Moll, Tricia, Valerie and Poppy (two Brits, and American and an Aussie) each are there with their own reasons and agendas. One is searching out her Italian roots while another is fulfilling a lifelong, foodie dream; ticking one thing off the bucket list. Someone escaping sadness; another one there as a result of a slightly misguided gift.

Is there love and romance in this book? Yes, but it most definitely takes a backseat to the food and the stories of friendships made and life appreciated.

The characters from Luca to his friends in the mountain village of Favio to his guests, are flawed, likeable, real. The author’s love and appreciation of cooking and food is obvious and she has shared a few recipes at the end of the book.

To learn more, visit Nicky Pellegrino’s website or follower her on Twitter @nickypellegrino

Also Reads: Delicious and Recipe for Life by Nicky Pellegrino.
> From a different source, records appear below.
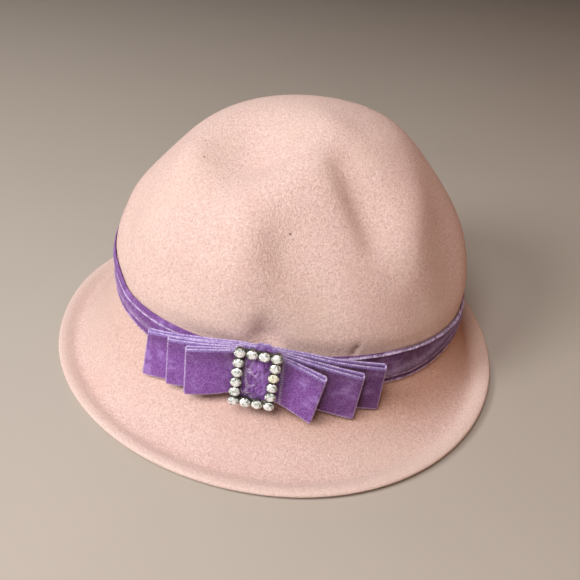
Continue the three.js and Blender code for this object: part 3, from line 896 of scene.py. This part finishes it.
band = {
    "thickness": 0.0007,
    "tuck": 0.07,
    "flatWidth": 0.023,
    "steps": (300, 12),     # round the crown, and down each strip
    "ripple": 0.0003,
    "rippleScale": 90,
    "rippleAside": (0.05, 0.006),     # how far the ripple moves on from strip to strip, and down one
    "leastStand": 0.0004,
    "edgeShare": 0.65,     # its selvedges look wider than the bow's
    # degrees, the painted shade (darkest on the right, in the crown's shadow), and the height of the long
    # crease's painted highlight in the middle strip
    "pile": [
        (-180, 0.3, 0.2),
        (-110, 0.3, 0.2),
        (-95, 0.4, 0.1),
        (-75, 0.8, 0.12),
        (-55, 1.0, 0.3),
        (-40, 1.0, 0.55),
        (-20, 1.0, 0.75),
        (60, 0.8, 0.8),
        (120, 0.4, 0.5),
        (180, 0.3, 0.2),
    ],
    "creaseWidth": 0.15,
    "creaseLight": 0.3,
    # degrees round the crown, width as a share of the band's, the two pleat edges down from its top,
    # and how far it rides up
    "pleats": [
        (-180, 0.72, 0.24, 0.66, 0.0),
        (-150, 0.76, 0.24, 0.68, 0.0),
        (-120, 0.90, 0.20, 0.72, 0.0),
        (-90, 1.00, 0.10, 0.80, 0.0004),
        (-60, 0.96, 0.07, 0.82, 0.0014),
        (-30, 0.66, 0.07, 0.60, 0.0019),
        (0, 0.45, 0.10, 0.50, 0.0012),
        (90, 0.62, 0.20, 0.60, 0.0),
        (180, 0.72, 0.24, 0.66, 0.0),
    ],
    # name, upper and lower edge as index into (top, upper, lower, bottom), how far each stands off, and
    # how strongly the painted highlight along the long crease shows
    "strips": [
        ("ribbon_band_upper", 0, 1, 0.00045, 0.0018, 0.0),
        ("ribbon_band_middle", 1, 2, 0.0007, 0.0020, 1.0),
        ("ribbon_band_lower", 2, 3, 0.0007, 0.0015, 0.0),
    ],
}


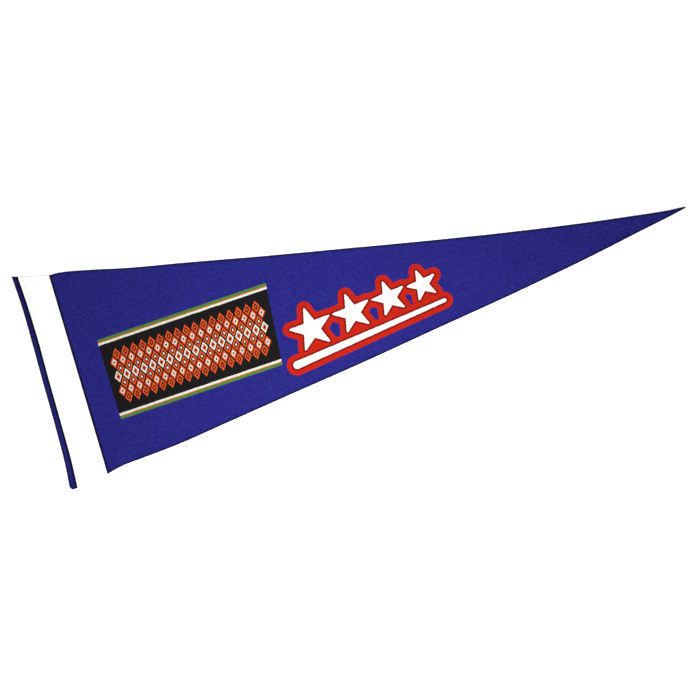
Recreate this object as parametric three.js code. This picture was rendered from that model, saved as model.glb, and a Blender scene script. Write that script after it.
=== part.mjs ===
// A felt pennant flag lying flat: one long triangle of blue felt, with a white felt header band
// fastened across its face near the wide end. The felt beyond the band shows as a thin blue strip.
// Millimetres, +Z up. The tip points along +X and the header edge runs along Y.
// The outline is drawn from the middle of the header edge. At the end the whole flag is moved
// so that the origin is the middle of its box, on the surface that it lies on.

import * as THREE from 'three';

// Driving dimensions
const LENGTH = 762;
const FELT_THICKNESS = 1.5;
const BAND_THICKNESS = 1.2;
const BAND_CLEARANCE = 0.3;
const BAND_INNER_EDGE = 41.3;

const FELT_BLUE = '#2c2a7f';
const FELT_WHITE = '#f4f2ee';

// The two long cut edges: the distance along from the header edge, and how far each edge lies
// from the middle line. They are nearly straight, with the slight waves of a cut by hand.
const LONG_EDGES = [
  { along: -4.5, upper: 131.2, lower: -120.4 },
  { along: -2.5, upper: 130.7, lower: -123.4 },
  { along: 0, upper: 130.0, lower: -124.0 },
  { along: 7, upper: 127.6, lower: -123.0 },
  { along: 41, upper: 119.4, lower: -118.3 },
  { along: 50, upper: 119.2, lower: -116.0 },
  { along: 64, upper: 117.3, lower: -113.5 },
  { along: 88, upper: 112.0, lower: -111.8 },
  { along: 133, upper: 101.3, lower: -108.1 },
  { along: 191, upper: 89.8, lower: -100.4 },
  { along: 270, upper: 73.4, lower: -90.0 },
  { along: 362, upper: 55.2, lower: -78.1 },
  { along: 454, upper: 37.2, lower: -64.8 },
  { along: 545, upper: 20.1, lower: -51.9 },
  { along: 637, upper: 4.6, lower: -37.1 },
  { along: 706, upper: -5.6, lower: -24.3 },
  { along: 741, upper: -10.3, lower: -17.9 },
  { along: 755, upper: -11.3, lower: -15.0 },
  { along: 762, upper: -11.9, lower: -13.5 },
];

// The header edge and the band's outer edge lean and bow a little. Across goes from 0 at the
// lower edge to 1 at the upper edge, and the other columns are distances along.
const HEADER_LINES = [
  { across: 0, header: -4.5, band: 4.2 },
  { across: 0.12, header: -2.2, band: 6.0 },
  { across: 0.3, header: -0.7, band: 6.9 },
  { across: 0.5, header: 0, band: 7.5 },
  { across: 0.68, header: 0.9, band: 8.5 },
  { across: 0.84, header: 1.4, band: 8.3 },
  { across: 1, header: 0.3, band: 7.0 },
];
// The lean of the header edge has died out this far along.
const HEADER_LEAN_REACH = 90;

// Where the felt stands off the surface: the tip curls up, the header corners lift,
// and the long edges ripple. The rest of the underside is flat on the surface.
const TIP_CURL = { from: 640, rise: 4 };
const CORNER_LIFTS = [
  { along: 1, aside: 130, reach: 48, rise: 2.2 },
  { along: -4, aside: -121, reach: 40, rise: 1.4 },
];
const EDGE_RIPPLES = [
  { pitch: 143, rise: 0.7, start: 20 },
  { pitch: 67, rise: 0.4, start: 5 },
];
const RIPPLE_REACH = 20;

// How finely the sheets are divided
const ROWS_ACROSS = 16;
const BAND_COLUMNS = 5;
const STATIONS = [
  ...evenSteps(0, 12, 6),
  ...evenSteps(12, 744, 76),
  ...evenSteps(744, LENGTH, 6),
  LENGTH,
];

// Equal steps from one value up to, and not including, another.
function evenSteps(first, last, count) {
  return Array.from({ length: count }, (_, k) => first + ((last - first) * k) / count);
}

// A smooth curve through a table's rows: a cubic in each span, whose slope at each row is
// that of the chord between the rows on either side.
function smoothColumn(rows, key, column, at) {
  const last = rows.length - 1;
  let k = rows.findIndex((row, index) => index < last && at <= rows[index + 1][key]);
  if (k < 0) {
    k = last - 1;
  }
  const slopeAt = (index) => {
    const before = rows[Math.max(index - 1, 0)];
    const after = rows[Math.min(index + 1, last)];
    return (after[column] - before[column]) / (after[key] - before[key]);
  };
  const span = rows[k + 1][key] - rows[k][key];
  const s = (at - rows[k][key]) / span;
  const bend = s * s * (3 - 2 * s);
  const leave = s * (1 - s) * (1 - s) * span;
  const arrive = s * s * (s - 1) * span;
  const base = rows[k][column] * (1 - bend) + rows[k + 1][column] * bend;
  return base + slopeAt(k) * leave + slopeAt(k + 1) * arrive;
}

const upperEdge = (x) => smoothColumn(LONG_EDGES, 'along', 'upper', x);
const lowerEdge = (x) => smoothColumn(LONG_EDGES, 'along', 'lower', x);
const headerLine = (across, column) => smoothColumn(HEADER_LINES, 'across', column, across);

// The share that is left at a distance: all of it up to 0, none at the reach,
// where it runs out level.
function fade(distance, reach) {
  const left = 1 - Math.max(distance, 0) / reach;
  return Math.max(left, 0) ** 2;
}

// How far the underside of the felt stands off the surface.
function liftAt(x, y) {
  let lift = TIP_CURL.rise * fade(LENGTH - x, LENGTH - TIP_CURL.from);
  for (const corner of CORNER_LIFTS) {
    const distance = Math.hypot(x - corner.along, y - corner.aside);
    lift += corner.rise * fade(distance, corner.reach);
  }
  const fromEdge = Math.max(0, Math.min(upperEdge(x) - y, y - lowerEdge(x)));
  for (const ripple of EDGE_RIPPLES) {
    const wave = 0.5 - 0.5 * Math.cos((2 * Math.PI * (x - ripple.start)) / ripple.pitch);
    lift += ripple.rise * wave * fade(fromEdge, RIPPLE_REACH) * (1 - fade(x, RIPPLE_REACH));
  }
  return lift;
}

// The point of the flag at a distance along and a share across, from lower to upper edge.
function pointAt(x, across) {
  const low = lowerEdge(x);
  return { x, y: low + (upperEdge(x) - low) * across };
}

// A closed sheet from a grid of points: its lower and upper skins, and a rim around them.
function sheetGeometry(columns, rows, cornerAt, underside, thickness) {
  const positions = [];
  for (const raised of [0, thickness]) {
    for (let i = 0; i <= columns; i += 1) {
      for (let j = 0; j <= rows; j += 1) {
        const { x, y } = cornerAt(i, j / rows);
        positions.push(x, y, underside(x, y) + raised);
      }
    }
  }
  const skin = (columns + 1) * (rows + 1);
  const under = (i, j) => i * (rows + 1) + j;
  const over = (i, j) => skin + under(i, j);
  const triangles = [];
  const quad = (a, b, c, d) => triangles.push(a, b, c, a, c, d);
  for (let i = 0; i < columns; i += 1) {
    for (let j = 0; j < rows; j += 1) {
      quad(over(i, j), over(i + 1, j), over(i + 1, j + 1), over(i, j + 1));
      quad(under(i, j), under(i, j + 1), under(i + 1, j + 1), under(i + 1, j));
    }
    quad(under(i, 0), under(i + 1, 0), over(i + 1, 0), over(i, 0));
    quad(under(i + 1, rows), under(i, rows), over(i, rows), over(i + 1, rows));
  }
  for (let j = 0; j < rows; j += 1) {
    quad(under(0, j + 1), under(0, j), over(0, j), over(0, j + 1));
    quad(under(columns, j), under(columns, j + 1), over(columns, j + 1), over(columns, j));
  }
  const geometry = new THREE.BufferGeometry();
  geometry.setAttribute('position', new THREE.Float32BufferAttribute(positions, 3));
  geometry.setIndex(triangles);
  geometry.computeVertexNormals();
  return geometry;
}

function feltMesh(name, geometry, color) {
  const material = new THREE.MeshStandardMaterial({ color, roughness: 0.95, metalness: 0 });
  const mesh = new THREE.Mesh(geometry, material);
  mesh.name = name;
  return mesh;
}

// The blue triangle, one piece from the header edge to the tip.
function pennantBody() {
  const cornerAt = (i, across) => {
    const lean = headerLine(across, 'header') * fade(STATIONS[i], HEADER_LEAN_REACH);
    return pointAt(STATIONS[i] + lean, across);
  };
  const columns = STATIONS.length - 1;
  const geometry = sheetGeometry(columns, ROWS_ACROSS, cornerAt, liftAt, FELT_THICKNESS);
  return feltMesh('pennant_body', geometry, FELT_BLUE);
}

// The white band on the face of the felt, cut flush with both long edges.
function headerBand() {
  const cornerAt = (i, across) => {
    const outer = headerLine(across, 'band');
    return pointAt(outer + ((BAND_INNER_EDGE - outer) * i) / BAND_COLUMNS, across);
  };
  const underside = (x, y) => liftAt(x, y) + FELT_THICKNESS + BAND_CLEARANCE;
  const geometry = sheetGeometry(BAND_COLUMNS, ROWS_ACROSS, cornerAt, underside, BAND_THICKNESS);
  return feltMesh('header_band', geometry, FELT_WHITE);
}

const flag = new THREE.Group();
flag.add(pennantBody(), headerBand());

const box = new THREE.Box3().setFromObject(flag);
const middle = box.getCenter(new THREE.Vector3());
flag.position.set(-middle.x, -middle.y, -box.min.z);

const group = new THREE.Group();
group.add(flag);

export default group;
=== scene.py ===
"""The look of a felt pennant flag that lies flat: blue felt, a white felt header band sewn across
its wide end, and generic printed motifs in white, red, orange, charcoal and green ink."""

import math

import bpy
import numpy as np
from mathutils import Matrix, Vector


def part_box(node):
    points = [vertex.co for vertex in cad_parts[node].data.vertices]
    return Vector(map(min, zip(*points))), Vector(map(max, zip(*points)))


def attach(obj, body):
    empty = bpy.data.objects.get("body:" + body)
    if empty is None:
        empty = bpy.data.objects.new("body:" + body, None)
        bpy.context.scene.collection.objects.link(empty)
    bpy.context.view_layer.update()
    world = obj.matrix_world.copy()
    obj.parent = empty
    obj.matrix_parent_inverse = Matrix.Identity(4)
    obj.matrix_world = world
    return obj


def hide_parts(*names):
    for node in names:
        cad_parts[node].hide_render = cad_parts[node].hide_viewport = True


bl_info = {
    "name": "Felt pennant flag",
    "version": (1, 0, 0),
    "blender": (4, 5, 0),
    "location": "3D View > Sidebar > Pennant",
    "description": "Makes the felt, header band, stitching and print of a pennant flag",
    "category": "Add Mesh",
}

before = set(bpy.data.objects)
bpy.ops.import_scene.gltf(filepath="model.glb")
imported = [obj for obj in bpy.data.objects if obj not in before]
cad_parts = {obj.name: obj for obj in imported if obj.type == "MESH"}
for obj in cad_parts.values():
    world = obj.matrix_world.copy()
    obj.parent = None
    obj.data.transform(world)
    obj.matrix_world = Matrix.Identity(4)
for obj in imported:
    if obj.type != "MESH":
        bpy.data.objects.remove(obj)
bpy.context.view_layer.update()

# Places on the flag are drawn in millimetres from the middle of its header edge: along towards
# the tip, and aside towards the upper long edge. The box of the felt says where that lies.
MM = 0.001
LENGTH = 762.0
BAND_INNER_EDGE = 41.3
BAND_CLEARANCE = 0.3

# The two long cut edges, from the header edge to the tip
LONG_EDGES = {
    "along": (
        -4.5, -2.5, 0.0, 7.0, 41.0, 50.0, 64.0, 88.0, 133.0, 191.0,
        270.0, 362.0, 454.0, 545.0, 637.0, 706.0, 741.0, 755.0, 762.0,
    ),
    "upper": (
        131.2, 130.7, 130.0, 127.6, 119.4, 119.2, 117.3, 112.0, 101.3, 89.8,
        73.4, 55.2, 37.2, 20.1, 4.6, -5.6, -10.3, -11.3, -11.9,
    ),
    "lower": (
        -120.4, -123.4, -124.0, -123.0, -118.3, -116.0, -113.5, -111.8, -108.1, -100.4,
        -90.0, -78.1, -64.8, -51.9, -37.1, -24.3, -17.9, -15.0, -13.5,
    ),
}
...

As for me, I’m sharing a favourite recipe of mine. Buon appetito!

— Sandi H.

Stracoto with Porcini Mushrooms

1.9kg pot roast
Salt and pepper
Olive oil
2 onions, sliced
6 garlic cloves, coarsely chopped
1 c dry red wine
1 ¾ c beef broth
½ oz dried porcini mushrooms
1 tsp dried rosemary

Preheat oven to 350F.

Sprinkle beef with salt and pepper. Heat oil in roasting pan. Brown beef on all sides; will take approx 15 min.

Remove beef from pan. Add more oil. Cook onions until tender, about 5 min. Add garlic. Cook for a minute. Be careful not to burn the garlic. Add wine, broth and mushrooms. Return beef to pan. Cover.

Roast for 1 ½ hours. Turn beef over in pan. Roast for another 1 ½ hr or until fork tender.

Transfer beef to cutting board. Cover with foil to rest. Transfer juices and vegetables to blender. Blend til smooth. Add salt, pepper, rosemary to season. Keep this gravy warm in saucepan until ready to serve.

Stracoto means “overcooked”. This roast always turns out perfect, tender, juicy. Guinness can also be used instead of the red wine and is equally delicious.